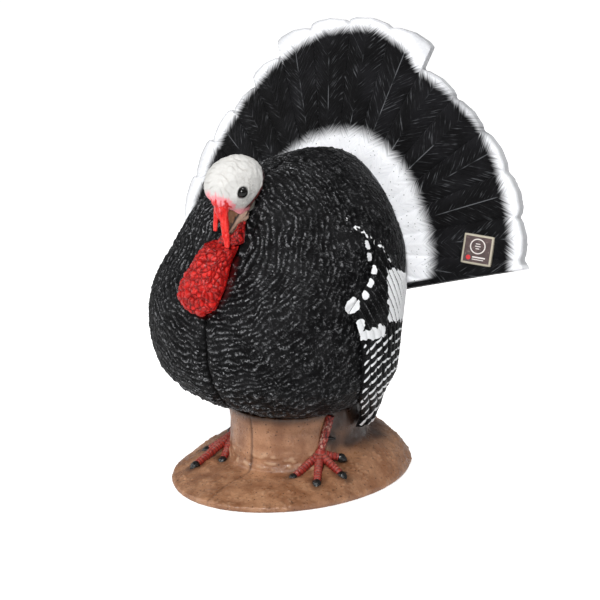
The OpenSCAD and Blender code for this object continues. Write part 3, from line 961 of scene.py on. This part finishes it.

—————

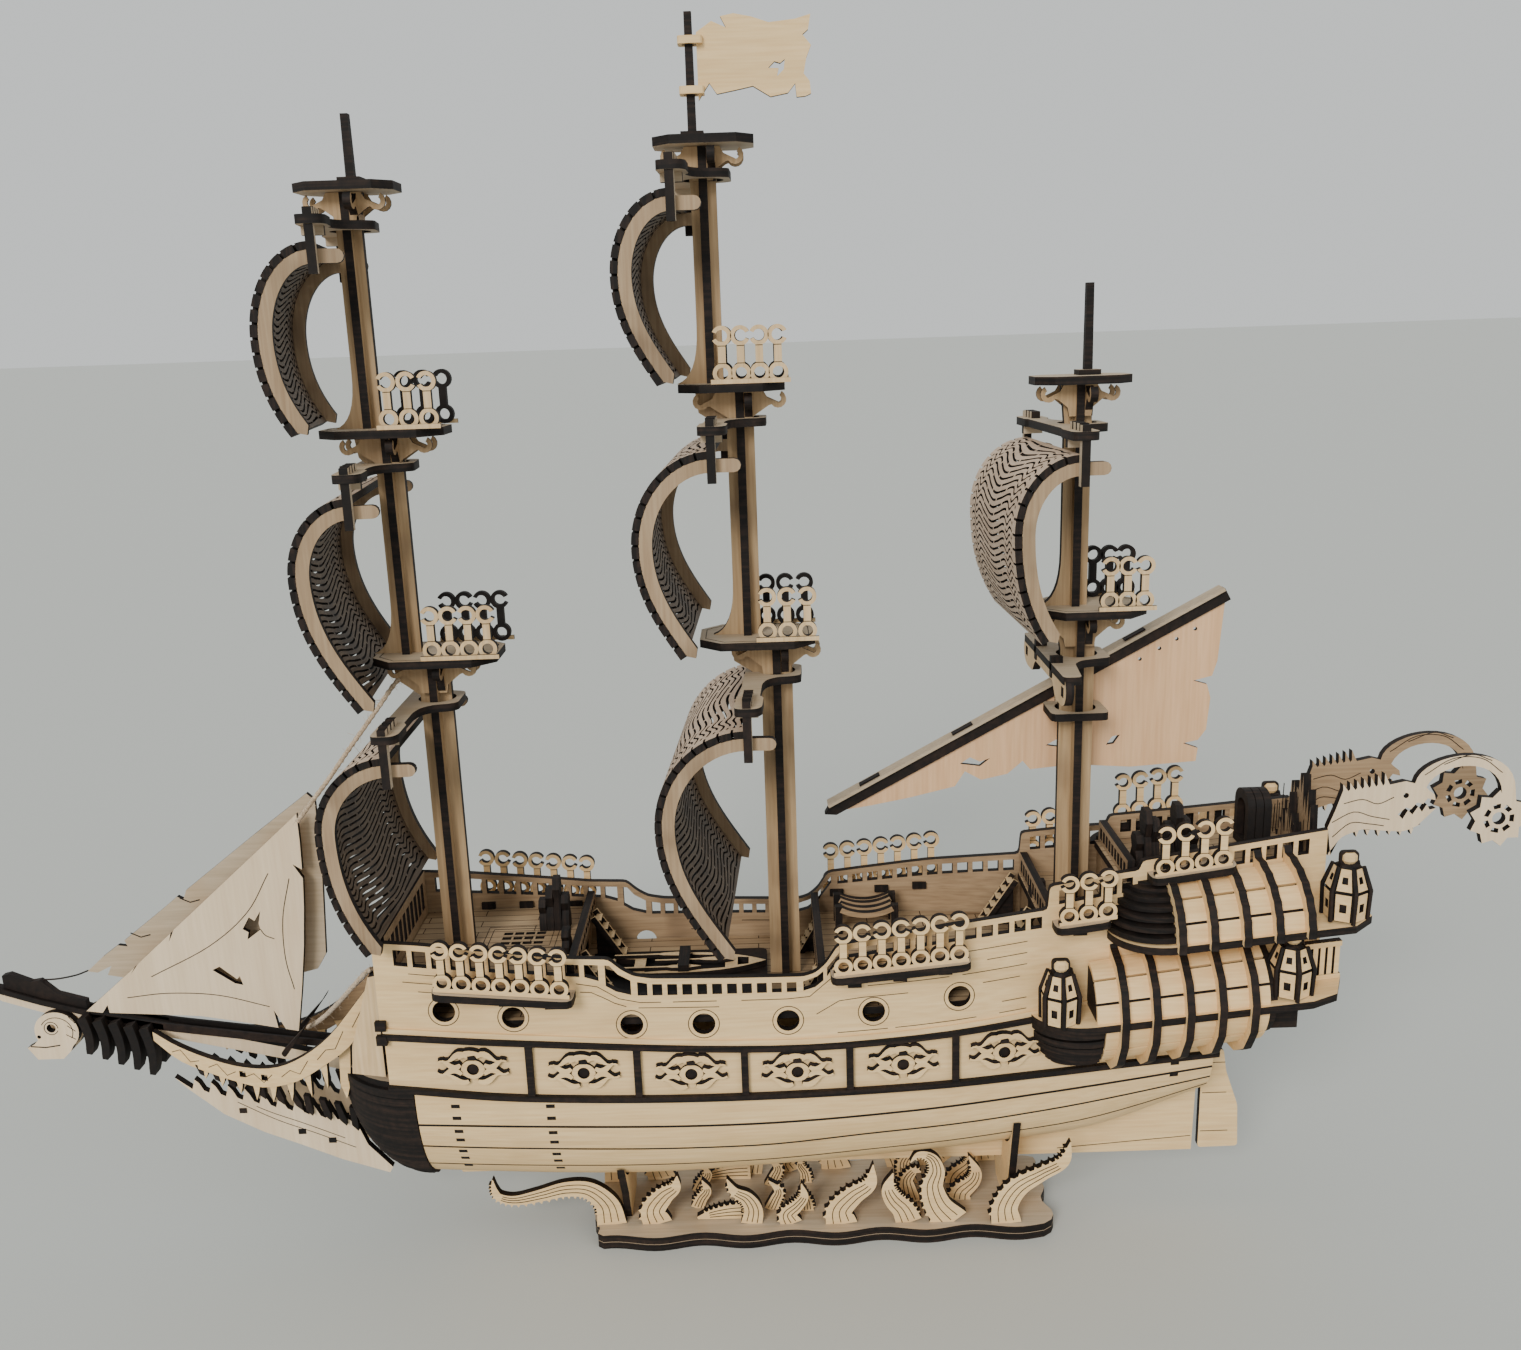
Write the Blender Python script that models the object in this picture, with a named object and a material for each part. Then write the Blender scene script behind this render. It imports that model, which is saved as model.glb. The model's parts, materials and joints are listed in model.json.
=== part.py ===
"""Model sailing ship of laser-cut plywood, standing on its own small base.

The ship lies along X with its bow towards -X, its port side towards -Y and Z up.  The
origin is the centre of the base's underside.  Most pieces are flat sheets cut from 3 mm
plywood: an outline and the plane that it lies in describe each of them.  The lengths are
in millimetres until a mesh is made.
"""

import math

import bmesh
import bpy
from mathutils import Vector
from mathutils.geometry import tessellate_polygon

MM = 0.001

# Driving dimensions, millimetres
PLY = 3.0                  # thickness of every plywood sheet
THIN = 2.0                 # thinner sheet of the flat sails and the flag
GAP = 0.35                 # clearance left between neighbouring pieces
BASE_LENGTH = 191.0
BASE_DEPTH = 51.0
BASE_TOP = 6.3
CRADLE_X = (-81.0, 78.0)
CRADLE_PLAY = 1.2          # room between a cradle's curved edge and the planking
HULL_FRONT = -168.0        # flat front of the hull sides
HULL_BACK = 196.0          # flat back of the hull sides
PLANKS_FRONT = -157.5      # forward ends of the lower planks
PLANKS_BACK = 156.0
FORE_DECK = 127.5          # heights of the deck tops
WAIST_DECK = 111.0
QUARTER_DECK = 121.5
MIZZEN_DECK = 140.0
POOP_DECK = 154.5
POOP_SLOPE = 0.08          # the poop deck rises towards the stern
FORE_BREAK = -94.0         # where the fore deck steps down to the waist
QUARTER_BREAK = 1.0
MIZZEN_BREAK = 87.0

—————

### Given instruction
Nothing but the lines from the one with "Write the Blender Python" through the one with "MIZZEN_BREAK = 87.0" should be repeated, and each exactly.

### Written reply
Write the Blender Python script that models the object in this picture, with a named object and a material for each part. Then write the Blender scene script behind this render. It imports that model, which is saved as model.glb. The model's parts, materials and joints are listed in model.json.
=== part.py ===
"""Model sailing ship of laser-cut plywood, standing on its own small base.

The ship lies along X with its bow towards -X, its port side towards -Y and Z up.  The
origin is the centre of the base's underside.  Most pieces are flat sheets cut from 3 mm
plywood: an outline and the plane that it lies in describe each of them.  The lengths are
in millimetres until a mesh is made.
"""

import math

import bmesh
import bpy
from mathutils import Vector
from mathutils.geometry import tessellate_polygon

MM = 0.001

# Driving dimensions, millimetres
PLY = 3.0                  # thickness of every plywood sheet
THIN = 2.0                 # thinner sheet of the flat sails and the flag
GAP = 0.35                 # clearance left between neighbouring pieces
BASE_LENGTH = 191.0
BASE_DEPTH = 51.0
BASE_TOP = 6.3
CRADLE_X = (-81.0, 78.0)
CRADLE_PLAY = 1.2          # room between a cradle's curved edge and the planking
HULL_FRONT = -168.0        # flat front of the hull sides
HULL_BACK = 196.0          # flat back of the hull sides
PLANKS_FRONT = -157.5      # forward ends of the lower planks
PLANKS_BACK = 156.0
FORE_DECK = 127.5          # heights of the deck tops
WAIST_DECK = 111.0
QUARTER_DECK = 121.5
MIZZEN_DECK = 140.0
POOP_DECK = 154.5
POOP_SLOPE = 0.08          # the poop deck rises towards the stern
FORE_BREAK = -94.0         # where the fore deck steps down to the waist
QUARTER_BREAK = 1.0
MIZZEN_BREAK = 87.0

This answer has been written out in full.